Depth as Points: Center Point-based Depth Estimation
Zhiheng Tu, Xinjian Huang, Yong He, Ruiyang Zhou, Bo Du, Weitao Wu
TL;DR
This work tackles the challenge of real-time monocular depth perception in urban autonomous driving by introducing CenterDepth, a center-point regression framework that couples object detection with localized depth prediction. Central to the approach are Center Point Regression for detecting object centers and Center FC-CRFs for efficient, global-information–driven depth propagation anchored at those centers, enabling accurate depth over distances up to $200$ meters without full-scene depth maps. To support training and evaluation, the authors build virDepth, a large virtual dataset generated via CARLA and UE4, providing synchronized RGB, depth, and semantic labels across diverse urban scenes. Empirical results show CenterDepth achieves high depth accuracy (e.g., $\delta_1$ approaching $0.989$ on virDepth) and favorable efficiency across backbones, outperforming state-of-the-art methods on virDepth, Virtual KITTI 2, KITTI-Depth, and KITTI-3D, while maintaining strong generalization and BEV-path-planning utility. These findings suggest a practical, scalable path to robust monocular depth perception for real-time autonomous driving applications.
Abstract
The perception of vehicles and pedestrians in urban scenarios is crucial for autonomous driving. This process typically involves complicated data collection, imposes high computational and hardware demands.
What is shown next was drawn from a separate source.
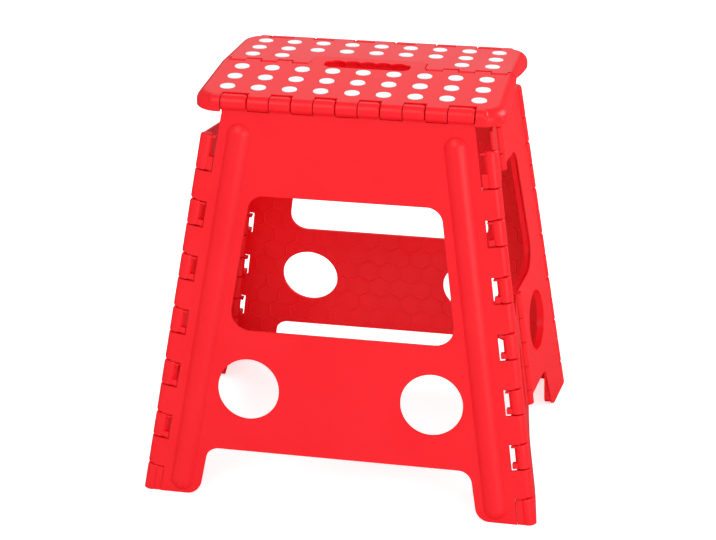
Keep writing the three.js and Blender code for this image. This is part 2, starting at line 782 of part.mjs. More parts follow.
// Built with Y towards the corner; hand -1 mirrors it across the seam
function sidePanel(frame, hand, isFront, lowShoulder, cornerClearance) {
  const flareOut = Math.sin(sideFlare);
  const flareAlong = hand * Math.cos(sideFlare);
  const upright = frameOf(vec(flareOut, flareAlong, 0), vec(0, 0, 1), vec(flareAlong, -flareOut, 0),
    vec(0, 0, 0));
  const slabFrom = (from, to) => (hand > 0 ? [from, to] : [-to, -from]);
  const wall = slabFrom(-sideFaceSetback - sideWall, -sideFaceSetback);
  const through = slabFrom(-overrun, overrun);
  const hole = ring(cornerLine(roundHoleHeight) / 2, roundHoleHeight, sideHoleRadius, holeSides);
  let body = slab(sideOutline(lowShoulder), [hole], ...wall, upright);
  body = cut(body, slab(sideWindow(), [], ...through, upright));

  const cornerDown = vec(0, hand * Math.sin(halfAngle), -Math.cos(halfAngle));
  const start = vec(0, 0, seamRun).addScaledVector(cornerDown, cornerRun);
  const along = cornerDown.clone().negate();
  const outward = vec(0, hand * Math.cos(halfAngle), Math.sin(halfAngle));
  const corner = frameOf(outward, along.clone().cross(outward), along, start);
  const clear = cornerBarrel + seatGap;
  body = cut(body, notches(cornerSpans(false), -clear, overrun, overrun, corner));
  body = join(body, barrels(cornerBarrel, cornerSpans(true), corner));
  body = cut(body, bore(cornerPin, cornerClearance, cornerPinStart, cornerPinEnd, corner));

  const seam = frameOf(vec(0, -hand, 0), vec(hand, 0, 0), vec(0, 0, 1), vec(0, 0, 0));
  body = cut(body, notches(sideSpans(!isFront), -sideBarrel - seatGap, overrun, overrun, seam));
  body = join(body, barrels(sideBarrel, sideSpans(isFront), seam));
  const bores = sidePinSpans().map(([from, to]) => bore(sidePin, pinClearance, from, to, seam));
  body = cut(body, bores);
  return cut(body, belowFloor(frame));
}

// Assembly

const group = new THREE.Group();

function add(name, body, finish, frame) {
  const mesh = new THREE.Mesh(toGeometry(body), new THREE.MeshStandardMaterial(finish));
  mesh.name = name;
  mesh.applyMatrix4(frame);
  group.add(mesh);
}

function pinBar(radius, from, to, frame) {
  return bar(radius, from + knuckleGap, to - knuckleGap, pinSides, frame);
}

add('front_leg_panel', legPanel(frontLegFrame, legTopRelief), red, frontLegFrame);
add('rear_leg_panel', legPanel(rearLegFrame, rearTopRelief), innerRed, rearLegFrame);
add('front_seat_half', seatHalf(false), red, frontSeatFrame);
add('rear_seat_half', seatHalf(true), red, rearSeatFrame);
add('right_front_side_panel', sidePanel(rightFrontFrame, -1, true, false, pinClearance), red, rightFrontFrame);
add('right_rear_side_panel', sidePanel(rightRearFrame, 1, false, true, openCornerClearance), red, rightRearFrame);
add('left_front_side_panel', sidePanel(leftFrontFrame, 1, true, true, pinClearance), red, leftFrontFrame);
add('left_rear_side_panel', sidePanel(leftRearFrame, -1, false, false, pinClearance), red, leftRearFrame);

[['front', frontLegFrame], ['rear', rearLegFrame]].forEach(([end, frame]) => {
  [['right', end === 'front' ? 1 : -1], ['left', end === 'front' ? -1 : 1]].forEach(([side, sign]) => {
    const pin = pinBar(cornerPin, cornerPinStart, cornerPinEnd, cornerAxis(sign));
    add(`${side}_${end}_corner_pin`, pin, steel, frame);
  });
  const hinge = crossAxis(seatAxisRun, -seatAxisSetback);
  add(`${end}_seat_pin`, pinBar(frontPin, -frontPinHalf, frontPinHalf, hinge), steel, frame);
});

const seatSeam = crossAxis(seamReach, seamRise);
add('right_seam_pin', pinBar(seamPin, seamPinStart, seamPinEnd, seatSeam), steel, frontSeatFrame);
add('left_seam_pin', pinBar(seamPin, -seamPinEnd, -seamPinStart, seatSeam), steel, frontSeatFrame);

[['right', rightRearFrame], ['left', leftFrontFrame]].forEach(([side, frame]) => {
  const [lower, upper] = sidePinSpans();
  add(`${side}_side_lower_pin`, pinBar(sidePin, ...lower), steel, frame);
  add(`${side}_side_upper_pin`, pinBar(sidePin, ...upper), steel, frame);
});

gripRowList(false).forEach(([columns, distance], index) => {
  add(`front_grip_row_${index + 1}`, gripRow(columns, distance), rubber, frontSeatFrame);
});
['rear_grip_row_3', 'rear_grip_row_2', 'rear_grip_row_1_left', 'rear_grip_row_1_right'].forEach((name, index) => {
  const [columns, distance] = gripRowList(true)[index];
  add(name, gripRow(columns, distance), rubber, rearSeatFrame);
});

export default group;
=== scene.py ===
# Folding step stool in red moulded plastic with white rubber dots.
# Every panel is gathered from closed shells, made in millimetres in the panel's own frame,
# then set in its place and scaled to metres.
import math
import bmesh
import bpy
from mathutils import Matrix, Vector


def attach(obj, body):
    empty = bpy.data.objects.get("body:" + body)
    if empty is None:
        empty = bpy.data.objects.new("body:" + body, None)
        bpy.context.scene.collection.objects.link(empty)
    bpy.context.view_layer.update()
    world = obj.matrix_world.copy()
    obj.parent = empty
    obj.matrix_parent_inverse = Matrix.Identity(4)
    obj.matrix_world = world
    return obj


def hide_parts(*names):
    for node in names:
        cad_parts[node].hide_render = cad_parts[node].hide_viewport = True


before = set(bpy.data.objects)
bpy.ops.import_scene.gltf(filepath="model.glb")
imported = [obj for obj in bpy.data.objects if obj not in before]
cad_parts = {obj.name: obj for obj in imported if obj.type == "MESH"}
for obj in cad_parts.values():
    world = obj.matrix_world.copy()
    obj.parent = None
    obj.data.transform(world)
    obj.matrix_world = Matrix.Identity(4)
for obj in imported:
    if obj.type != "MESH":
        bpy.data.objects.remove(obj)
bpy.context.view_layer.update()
scene = bpy.context.scene

# Stance of the stool
FOOT_HALF_DEPTH = 159.9
FOOT_HALF_WIDTH = 193.1
LEG_LEAN = math.radians(8.65)
EDGE_SPREAD = math.radians(8.63)
SIDE_FOLD = math.radians(4.0)
SEAT_TILT = math.radians(2.6)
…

To address these limitations, we first develop a highly efficient method for generating virtual datasets, which enables the creation of task- and scenario-specific datasets in a short time. Leveraging this method, we construct the virtual depth estimation dataset VirDepth, a large-scale, multi-task autonomous driving dataset. Subsequently, we propose CenterDepth, a lightweight architecture for monocular depth estimation that ensures high operational efficiency and exhibits superior performance in depth estimation tasks with highly imbalanced height-scale distributions. CenterDepth integrates global semantic information through the innovative Center FC-CRFs algorithm, aggregates multi-scale features based on object key points, and enables detection-based depth estimation of targets. Experiments demonstrate that our proposed method achieves superior performance in terms of both computational speed and prediction accuracy.